The important lesson is to evaluate in what conditions it is most suitable and effective to use each of these ad types. A duration of two seconds appears to be a significant threshold. There is little point in being too clever and showing mystery or false front ads neither on road billboards nor in digital display environments (e.g., Internet, apps) when the ad display rotates and every ad is replaced after a brief period (e.g., 1-2 seconds). Mobile devices in use, particularly smartphones, and screen displays that exhibit a strong competition between content and advertising can be especially challenging environments for the more creative and clever ads. Achieving product and brand identity through simple upfront ads would be a justified and reasonable goal in those circumstances. In other conditions, print and digital, and specifically when the ad is static, there should be greater flexibility for the advertiser to choose from the full spectrum of upfront, mystery, and false front ads (e.g., a mystery ad type could succeed if at least 3-4 seconds of showing an ad between webpages pass before the target page loads or the viewer is given an option to proceed to the target page after that duration). Moreover, grades of creativity may be applied to captivate attention in more cluttered and competitive media environments (consider also pedestrian areas in cities).
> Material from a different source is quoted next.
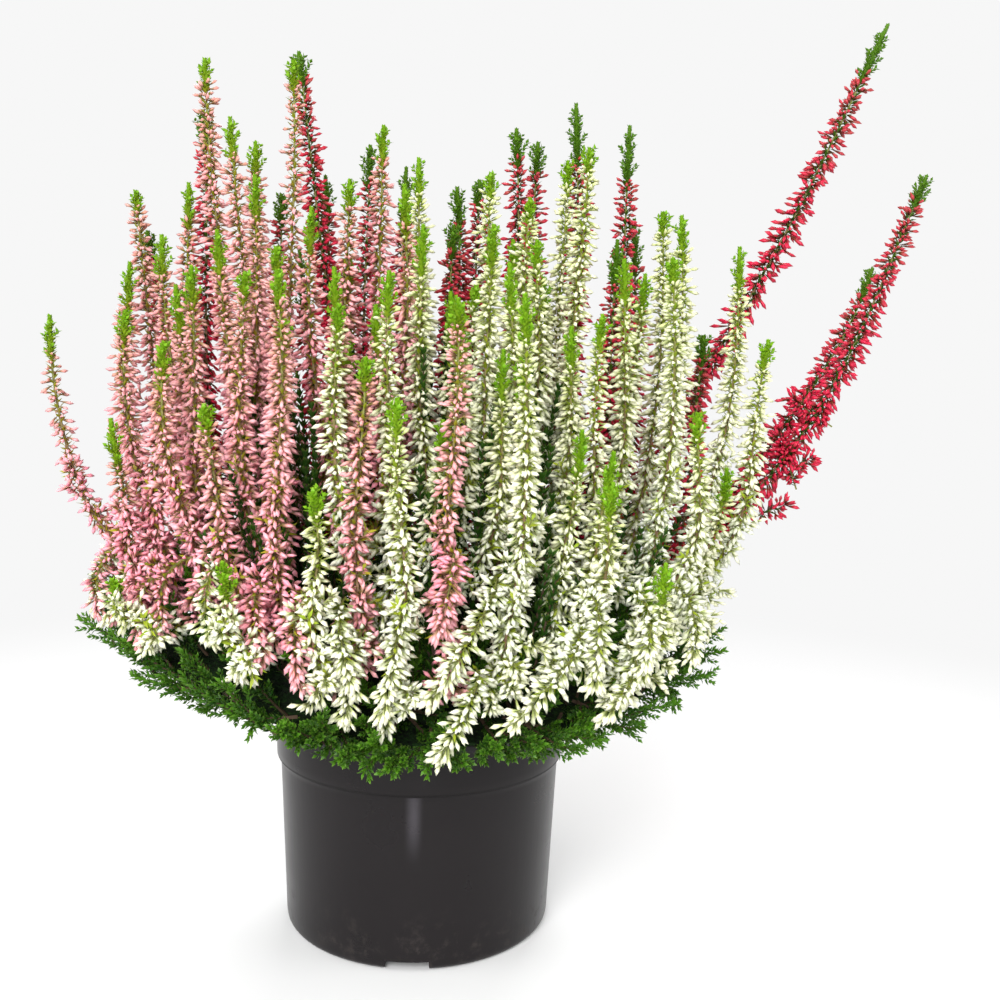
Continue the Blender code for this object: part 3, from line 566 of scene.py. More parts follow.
def pair_sprays(shoots):
    """Shoots of one colour that stand nearest share a branch, until few enough branches are left."""
    pairs = []
    for i, first in enumerate(shoots):
        for j in range(i + 1, len(shoots)):
            if shoots[j].colour == first.colour:
                pairs.append((float(np.hypot(*(shoots[j].home - first.home))), i, j))
    sprays = []
    free = set(range(len(shoots)))
    for _, i, j in sorted(pairs):
        if len(free) + len(sprays) <= MOST_SPRAYS:
            break
        if i in free and j in free:
            free -= {i, j}
            taller, shorter = (i, j) if shoots[i].tip[2] >= shoots[j].tip[2] else (j, i)
            sprays.append([taller, shorter])
    sprays += [[i] for i in free]
    return sorted(sprays)


def join_feet(shoots, sprays):
    """Seat each spray, and let its second shoot leave the first a little above the seat."""
    for spray in sprays:
        first = shoots[spray[0]]
        middle = sum(shoots[i].home for i in spray) / len(spray)
        first.place_foot(middle * SEAT_PULL)
        for i in spray[1:]:
            path = first.line(LINE_POINTS)
            fork = np.searchsorted(arc_lengths(path), FORK_SHARE * BARE_STEM_LENGTH)
            shoots[i].fork = path[int(fork)]


def spread_apart(shoots, sprays):
    """Neighbours elbow each other aside, mostly in depth, until they stand clear."""
    size = len(shoots)
    mate = np.full(size, -1)
    for spray in sprays:
        if len(spray) == 2:
            mate[spray] = spray[::-1]
    owner = np.repeat(np.arange(size), SPREAD_POINTS)
    place = np.tile(np.arange(SPREAD_POINTS), size)
    near_fork = np.minimum(place[:, None], place[None, :]) < FORKED_SHARE * SPREAD_POINTS
    related = (mate[owner][:, None] == owner[None, :]) & near_fork
    ignore = (owner[:, None] == owner[None, :]) | related
    for _ in range(SPREAD_ROUNDS):
        join_feet(shoots, sprays)
        lines = np.concatenate([shoot.line(SPREAD_POINTS) for shoot in shoots])
        squares = (lines**2).sum(axis=1)
        rough = squares[:, None] + squares[None, :] - 2 * lines @ lines.T
        rough[ignore] = 1.0
        a, b = np.nonzero(rough < SHOOT_CLEARANCE**2 + 1e-8)
        apart = lines[a] - lines[b]
        distance = np.sqrt((apart**2).sum(axis=1))
        close = distance < SHOOT_CLEARANCE
        if not close.any():
            break
        a, b, apart, distance = a[close], b[close], apart[close], distance[close]
        away = apart[:, :2] * SPREAD_BIAS
        away[:, 1] += 1e-6 * (a - b)
        push = away / np.hypot(away[:, 0], away[:, 1])[:, None] * (SHOOT_CLEARANCE - distance)[:, None]
        steps = np.zeros((size, 2))
        np.add.at(steps, owner[a], push)
        counts = np.bincount(owner[a], minlength=size)
        for i in np.nonzero(counts)[0]:
            shoots[i].shift(0.5 * steps[i] / counts[i])
    join_feet(shoots, sprays)


def side_shoots(shoots):
    """Shorter shoots that fork off some shoots low down, each on the side with most room, and
    only where there is most room of all. A pink one in the white half has none."""
    draw = np.random.default_rng(SIDE_SHOOT_SEED)
    homes = [shoot.home for shoot in shoots]
    rounds = np.arange(SIDE_SHOOT_TURNS) * math.tau / SIDE_SHOOT_TURNS
    spots = SIDE_SHOOT_REACH * np.stack([np.cos(rounds), np.sin(rounds)], axis=1)
    found = []
    for _ in range(SIDE_SHOOTS):
        best = (0.0, None, None)
        for shoot in shoots:
            if shoot.colour == "pink" and shoot.home[0] > 0:
                continue
            for spot in shoot.home + spots:
                room = float(np.min(np.hypot(*(np.array(homes) - spot).T)))
                inside = np.hypot(*((spot - SIDE_SHOOT_MIDDLE) / SIDE_SHOOT_EXTENT)) < 1
                if inside and shoot.turn_height is None and room > best[0]:
                    best = (room, shoot, spot)
        _, parent, spot = best
        height = CROWN_HEIGHT + (parent.tip[2] - CROWN_HEIGHT) * draw.uniform(*SIDE_SHOOT_HEIGHTS)
        lean = SIDE_SHOOT_LEAN * (parent.tip[:2] - parent.home)
        side = Shoot(parent.colour, spot, (*(spot + lean), height), None)
        side.fork = parent.line(LINE_POINTS)[SIDE_SHOOT_FORK]
        side.spray = parent.spray
        homes.append(spot)
        found.append(side)
    return found


@functools.lru_cache(maxsize=1)
def laid_out():
    """Every shoot in its final place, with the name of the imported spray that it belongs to."""
    shoots = [Shoot(*row) for row in planting_plan()]
    for index in SPARSE_PINKS:
        shoots[index].sparse = True
    for (colour, place), nudge in NUDGED_SHOOTS.items():
        [shoot for shoot in shoots if shoot.colour == colour][place].nudge = nudge
    sprays = pair_sprays(shoots)
    spread_apart(shoots, sprays)
    numbers = dict.fromkeys(CLUMP_ORDER, 0)
    for spray in sprays:
        colour = shoots[spray[0]].colour
        numbers[colour] += 1
        for i in spray:
            shoots[i].spray = f"{colour}_spray_{numbers[colour]:02d}"
    return shoots + side_shoots(shoots)


# Lines, and small shapes set along them

DIRECTION_REACH = 0.0015
# The turn, in radians, that each ring of leaves gains on the one below it
RING_DRIFT = 0.13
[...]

Gaining consumer identification of the product and brand in ads is vital and important. But it would be a loss and spoil if advertisers and advertising professionals stop aspiring for higher goals with more creative and clever rhetorical figures and designs. The research of Elsen, Pieters and Wedel highlights the need to choose wisely when and where it would be more suitable and effective to employ a straightforward or a more creative and clever ad design.
Ron Ventura, Ph.D. (Marketing)
Note:
[*] Thin Slice Impressions: How Advertising Evaluation Depends on Exposure Duration; Millie Elsen, Rik Pieters, & Michel Wedel, 2016; Journal of Marketing Research, 53 (August), pp. 563-579 (DOI: 10.1509/jmr.13.0398).